# Data to use start

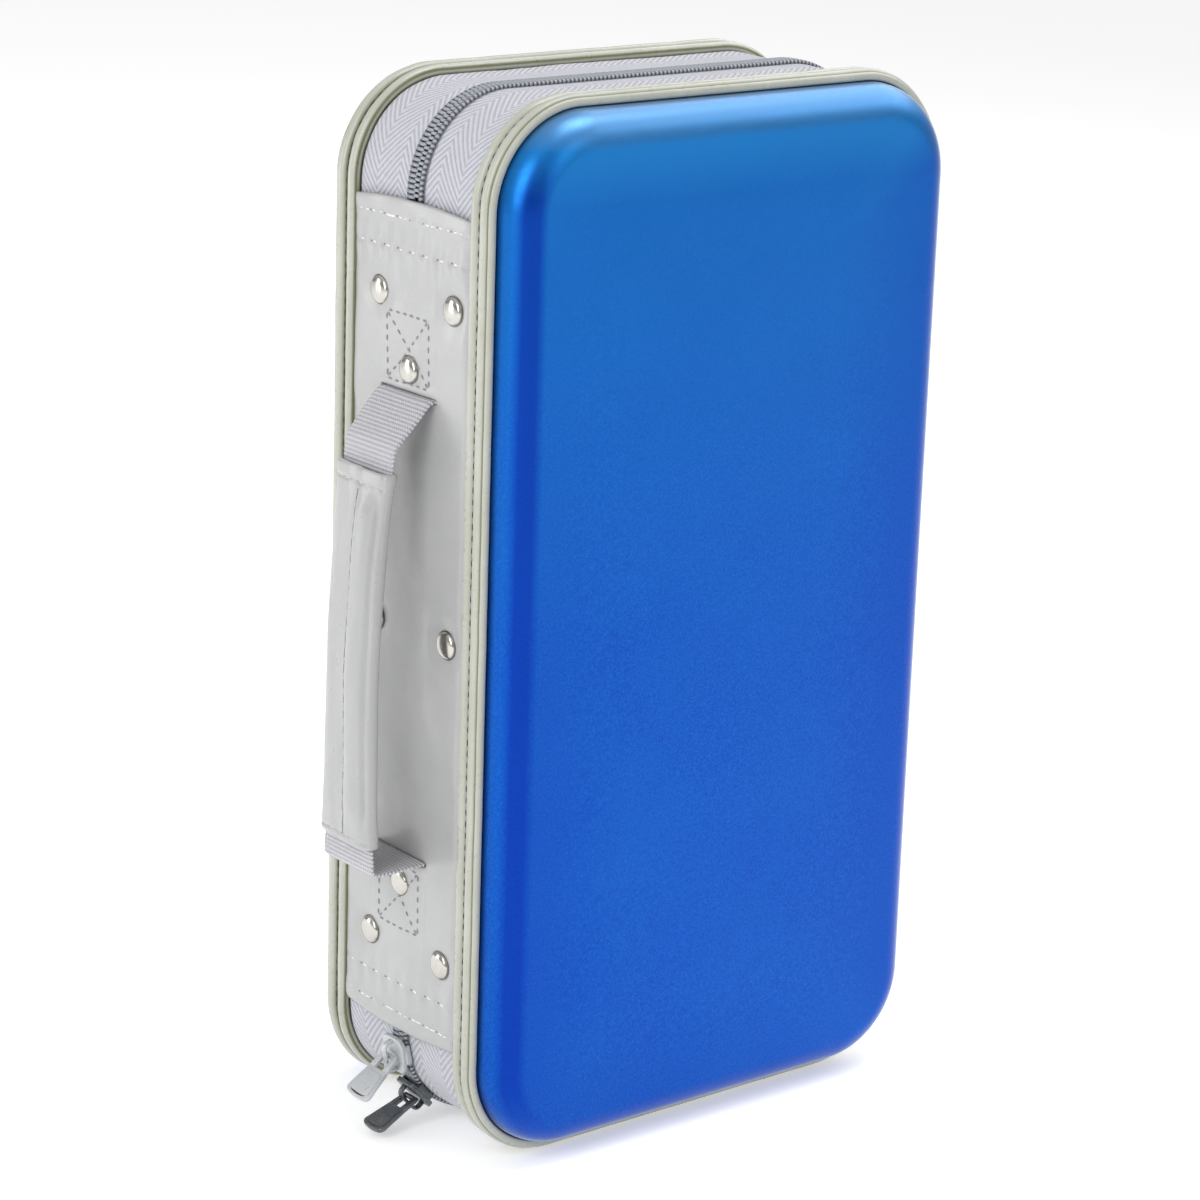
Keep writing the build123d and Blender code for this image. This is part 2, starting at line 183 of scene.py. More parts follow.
def grid_faces(n, m, wrap_n=False, wrap_m=False):
    """Quads over an n by m grid of vertices, row by row."""
    i = np.arange(n if wrap_n else n - 1)
    j = np.arange(m if wrap_m else m - 1)
    ii, jj = np.meshgrid(i, j, indexing="ij")
    a = ii * m + jj
    b = ((ii + 1) % n) * m + jj
    c = ((ii + 1) % n) * m + (jj + 1) % m
    d = ii * m + (jj + 1) % m
    return np.stack([a, b, c, d], -1).reshape(-1, 4)


def sweep(name, side, profile, material, s=None, ref=0.0, closed=True, ring=False, shift=None, crease=None):
    """Sweeps a profile of (inset, depth) round the case. closed joins the walk's ends, ring joins the profile's."""
    rim = Rim(ref)
    if s is None:
        s = rim.stations(4.0, 22)[:-1]
    p, n = rim.at(s)
    prof = np.array(profile, float)
    ins = np.broadcast_to(prof[:, 0][None], (len(s), len(prof))).copy()
    dep = np.broadcast_to(prof[:, 1][None], (len(s), len(prof))).copy()
    if shift is not None:
        di, dd = shift(s[:, None], np.arange(len(prof))[None])
        ins, dep = ins + di, dep + dd
    xz = p[:, None, :] + n[:, None, :] * (ref - ins)[..., None]
    verts = np.stack([xz[..., 0], side * dep, xz[..., 1]], -1).reshape(-1, 3)
    v = np.concatenate([[0.0], np.cumsum(np.hypot(*np.diff(prof, axis=0).T))])
    path = np.stack([np.broadcast_to(s[:, None], ins.shape), np.broadcast_to(v[None], ins.shape), np.broadcast_to(np.array(crease if crease is not None else np.zeros(len(prof)), float)[None], ins.shape)], -1)
    obj = make(name, verts, grid_faces(len(s), len(prof), closed, ring), material, path.reshape(-1, 3))
    return outward(obj)


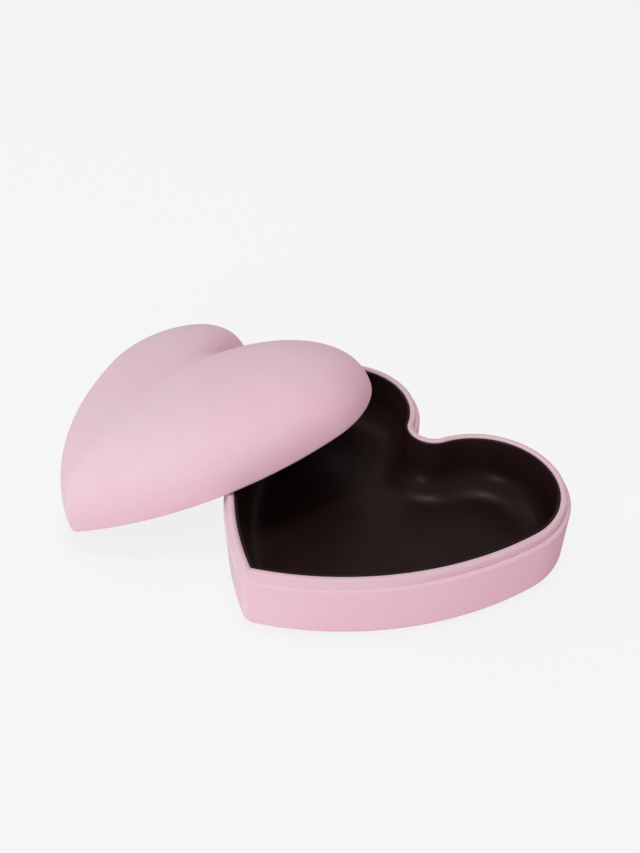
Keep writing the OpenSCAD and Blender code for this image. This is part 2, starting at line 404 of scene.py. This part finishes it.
# %% [markdown]
# ## The collar's velvet
# The collar stands inside the ledge and holds the lid in place. Its velvet is a bead: up the
# outer face, over the top and a little way down inside. Along the lobes a groove runs between
# collar and ledge. Towards the point the velvet was pulled tight over both, so the groove runs
# out there. A narrower section for that stretch could be worked out and blended in. It is
# easier to do what the maker did: the two lowest loops are pulled outwards and down at the
# point, and proportional editing lets that fade along the sides.

# %% Pulling a loop
PULL_LINE, PULL_REACH = -46 * MM, 22 * MM


def pulled(loop, move):
    """Moves the front of a loop, and what follows the front less and less."""
    alone(loop)
    bpy.ops.object.mode_set(mode="EDIT")
    bpy.ops.mesh.select_all(action="DESELECT")
    mesh = bmesh.from_edit_mesh(loop.data)
    for vertex in mesh.verts:
        vertex.select_set(vertex.co.y < PULL_LINE)
    mesh.select_flush(True)
    bmesh.update_edit_mesh(loop.data)
    bpy.ops.transform.translate(value=move, use_proportional_edit=True,
                                proportional_edit_falloff="SMOOTH", proportional_size=PULL_REACH,
                                use_proportional_connected=True)
    bpy.ops.object.mode_set(mode="OBJECT")
    return loop


print("a pull fades out over", round(PULL_REACH / MM), "mm")

# %% Velvet over the collar
COLLAR_RISE, COLLAR_W, TURN_DOWN, BEAD_R = 2.6 * MM, 1.9 * MM, 0.9 * MM, 0.85 * MM
COLLAR_TOP, COLLAR_IN = LEDGE_H + COLLAR_RISE, LEDGE_W + COLLAR_W
FOOT_PULL, FACE_PULL = (0, -1.5 * MM, -0.9 * MM), (0, -0.75 * MM, -0.1 * MM)
FACE_RISE, FACE_POINT_R = 1 * MM, 2 * MM

foot_loop = pulled(heart_loop(LEDGE_W, LEDGE_H, point=LEDGE_W + RIDGE_R), FOOT_PULL)
face_loop = pulled(heart_loop(LEDGE_W, LEDGE_H + FACE_RISE, point=LEDGE_W + FACE_POINT_R),
                   FACE_PULL)
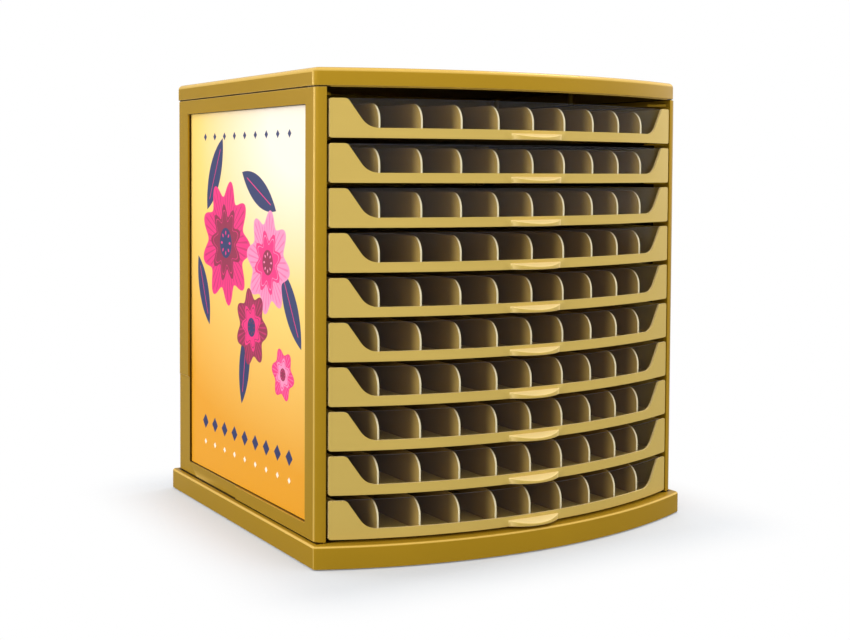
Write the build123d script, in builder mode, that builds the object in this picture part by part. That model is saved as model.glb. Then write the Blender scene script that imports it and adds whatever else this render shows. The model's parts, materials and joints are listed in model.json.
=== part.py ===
from build123d import *

import math
import os

# Counter-top thread display stand: a moulded cabinet with ten bowed drawers.
# Millimetres, +Z up, the front looks along -Y, the origin is on the surface
# that it stands on, in the middle of the plinth's outer length and width.

# Cabinet
cabinet_width = 423.0
cabinet_depth = 361.0
wall_thickness = 9.5
wall_corner_radius = 9.0
front_bow = 43.0
back_thickness = 3.0

# Plinth
plinth_height = 22.5
plinth_overhang = 5.0
plinth_bow = 48.0
plinth_wall = 3.0
plinth_corner_radius = 4.0
plinth_top_radius = 2.4
foot_step = 1.0
foot_radius = 10.0
foot_height = 3.0
foot_edge_radius = 0.5
foot_inset = 24.0
foot_pad_overlap = 1.5

# Lid
lid_height = 18.0
lid_overhang = 0.6
lid_wall = 3.0
lid_top_radius = 5.0
seam_width = 1.5
seam_height = 1.1
peg_radius = 2.4
peg_length = 9.0
peg_boss_radius = 4.2
peg_boss_overlap = 1.5
peg_end_distance = 22.0
pegs_per_side = 3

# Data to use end

Your task is to reproduce the whole listing exactly.

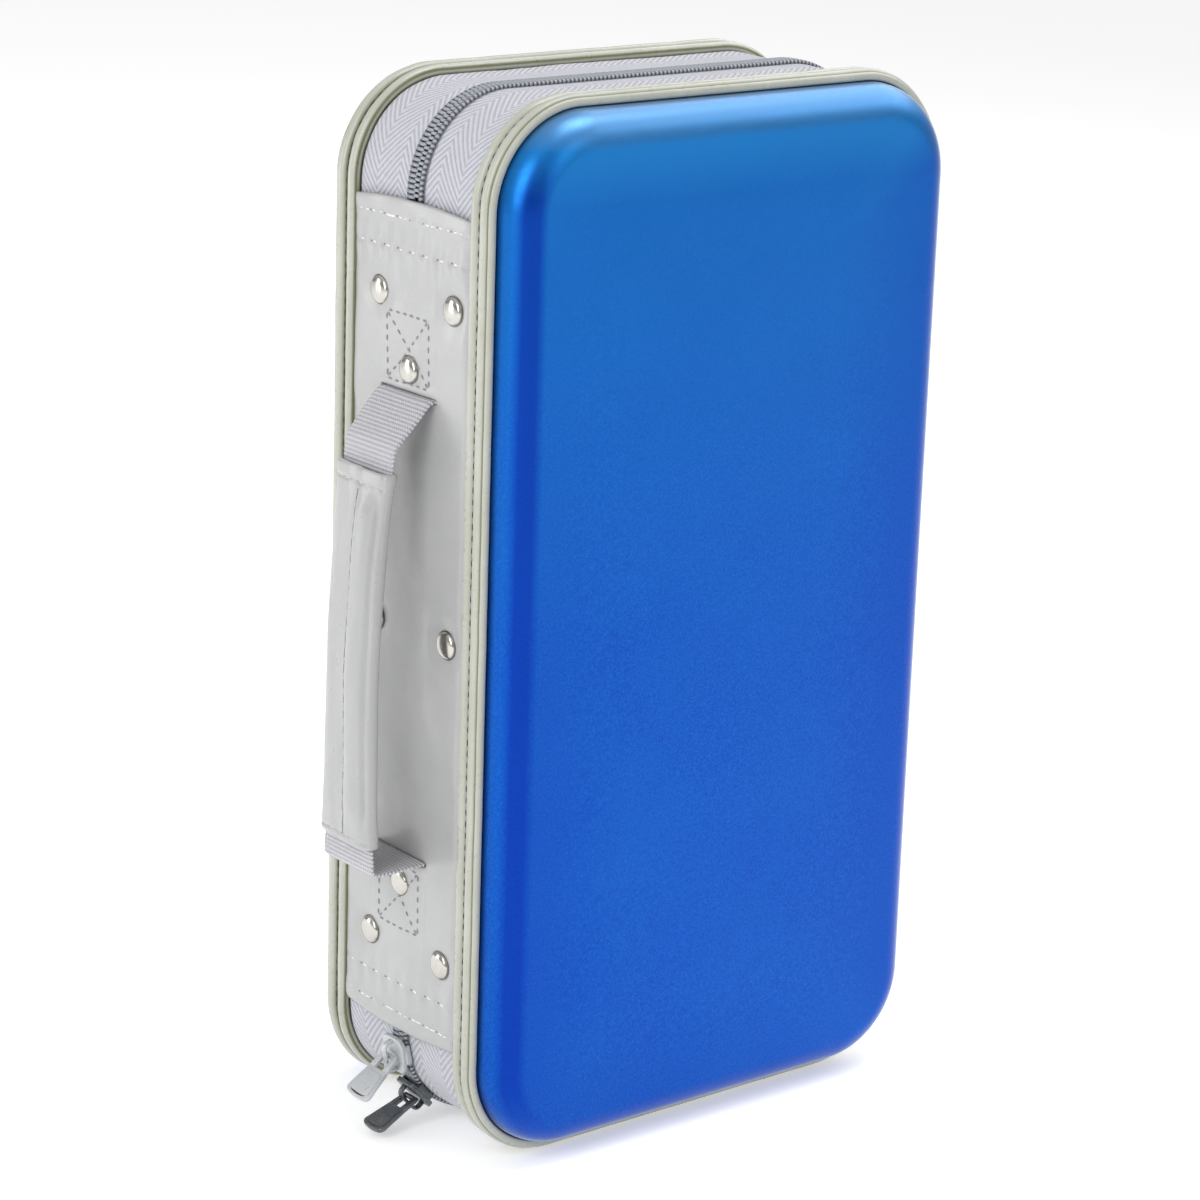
Keep writing the build123d and Blender code for this image. This is part 2, starting at line 183 of scene.py. More parts follow.
def grid_faces(n, m, wrap_n=False, wrap_m=False):
    """Quads over an n by m grid of vertices, row by row."""
    i = np.arange(n if wrap_n else n - 1)
    j = np.arange(m if wrap_m else m - 1)
    ii, jj = np.meshgrid(i, j, indexing="ij")
    a = ii * m + jj
    b = ((ii + 1) % n) * m + jj
    c = ((ii + 1) % n) * m + (jj + 1) % m
    d = ii * m + (jj + 1) % m
    return np.stack([a, b, c, d], -1).reshape(-1, 4)


def sweep(name, side, profile, material, s=None, ref=0.0, closed=True, ring=False, shift=None, crease=None):
    """Sweeps a profile of (inset, depth) round the case. closed joins the walk's ends, ring joins the profile's."""
    rim = Rim(ref)
    if s is None:
        s = rim.stations(4.0, 22)[:-1]
    p, n = rim.at(s)
    prof = np.array(profile, float)
    ins = np.broadcast_to(prof[:, 0][None], (len(s), len(prof))).copy()
    dep = np.broadcast_to(prof[:, 1][None], (len(s), len(prof))).copy()
    if shift is not None:
        di, dd = shift(s[:, None], np.arange(len(prof))[None])
        ins, dep = ins + di, dep + dd
    xz = p[:, None, :] + n[:, None, :] * (ref - ins)[..., None]
    verts = np.stack([xz[..., 0], side * dep, xz[..., 1]], -1).reshape(-1, 3)
    v = np.concatenate([[0.0], np.cumsum(np.hypot(*np.diff(prof, axis=0).T))])
    path = np.stack([np.broadcast_to(s[:, None], ins.shape), np.broadcast_to(v[None], ins.shape), np.broadcast_to(np.array(crease if crease is not None else np.zeros(len(prof)), float)[None], ins.shape)], -1)
    obj = make(name, verts, grid_faces(len(s), len(prof), closed, ring), material, path.reshape(-1, 3))
    return outward(obj)


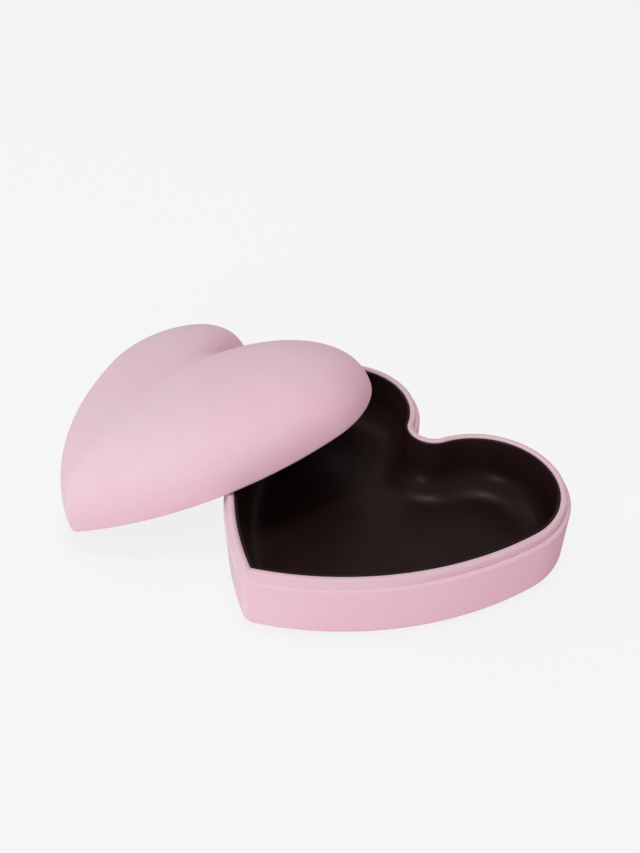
Keep writing the OpenSCAD and Blender code for this image. This is part 2, starting at line 404 of scene.py. This part finishes it.
# %% [markdown]
# ## The collar's velvet
# The collar stands inside the ledge and holds the lid in place. Its velvet is a bead: up the
# outer face, over the top and a little way down inside. Along the lobes a groove runs between
# collar and ledge. Towards the point the velvet was pulled tight over both, so the groove runs
# out there. A narrower section for that stretch could be worked out and blended in. It is
# easier to do what the maker did: the two lowest loops are pulled outwards and down at the
# point, and proportional editing lets that fade along the sides.

# %% Pulling a loop
PULL_LINE, PULL_REACH = -46 * MM, 22 * MM


def pulled(loop, move):
    """Moves the front of a loop, and what follows the front less and less."""
    alone(loop)
    bpy.ops.object.mode_set(mode="EDIT")
    bpy.ops.mesh.select_all(action="DESELECT")
    mesh = bmesh.from_edit_mesh(loop.data)
    for vertex in mesh.verts:
        vertex.select_set(vertex.co.y < PULL_LINE)
    mesh.select_flush(True)
    bmesh.update_edit_mesh(loop.data)
    bpy.ops.transform.translate(value=move, use_proportional_edit=True,
                                proportional_edit_falloff="SMOOTH", proportional_size=PULL_REACH,
                                use_proportional_connected=True)
    bpy.ops.object.mode_set(mode="OBJECT")
    return loop


print("a pull fades out over", round(PULL_REACH / MM), "mm")

# %% Velvet over the collar
COLLAR_RISE, COLLAR_W, TURN_DOWN, BEAD_R = 2.6 * MM, 1.9 * MM, 0.9 * MM, 0.85 * MM
COLLAR_TOP, COLLAR_IN = LEDGE_H + COLLAR_RISE, LEDGE_W + COLLAR_W
FOOT_PULL, FACE_PULL = (0, -1.5 * MM, -0.9 * MM), (0, -0.75 * MM, -0.1 * MM)
FACE_RISE, FACE_POINT_R = 1 * MM, 2 * MM

foot_loop = pulled(heart_loop(LEDGE_W, LEDGE_H, point=LEDGE_W + RIDGE_R), FOOT_PULL)
face_loop = pulled(heart_loop(LEDGE_W, LEDGE_H + FACE_RISE, point=LEDGE_W + FACE_POINT_R),
                   FACE_PULL)
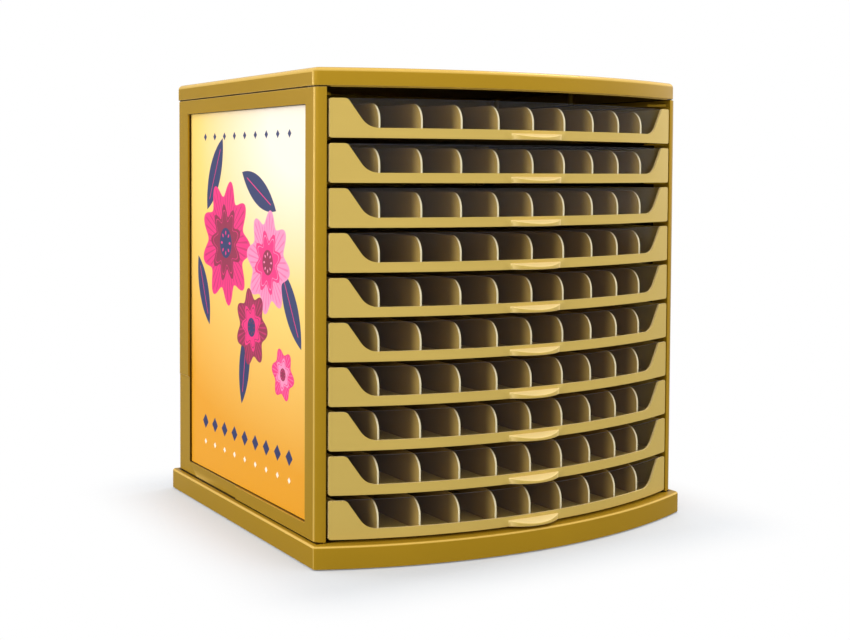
Write the build123d script, in builder mode, that builds the object in this picture part by part. That model is saved as model.glb. Then write the Blender scene script that imports it and adds whatever else this render shows. The model's parts, materials and joints are listed in model.json.
=== part.py ===
from build123d import *

import math
import os

# Counter-top thread display stand: a moulded cabinet with ten bowed drawers.
# Millimetres, +Z up, the front looks along -Y, the origin is on the surface
# that it stands on, in the middle of the plinth's outer length and width.

# Cabinet
cabinet_width = 423.0
cabinet_depth = 361.0
wall_thickness = 9.5
wall_corner_radius = 9.0
front_bow = 43.0
back_thickness = 3.0

# Plinth
plinth_height = 22.5
plinth_overhang = 5.0
plinth_bow = 48.0
plinth_wall = 3.0
plinth_corner_radius = 4.0
plinth_top_radius = 2.4
foot_step = 1.0
foot_radius = 10.0
foot_height = 3.0
foot_edge_radius = 0.5
foot_inset = 24.0
foot_pad_overlap = 1.5

# Lid
lid_height = 18.0
lid_overhang = 0.6
lid_wall = 3.0
lid_top_radius = 5.0
seam_width = 1.5
seam_height = 1.1
peg_radius = 2.4
peg_length = 9.0
peg_boss_radius = 4.2
peg_boss_overlap = 1.5
peg_end_distance = 22.0
pegs_per_side = 3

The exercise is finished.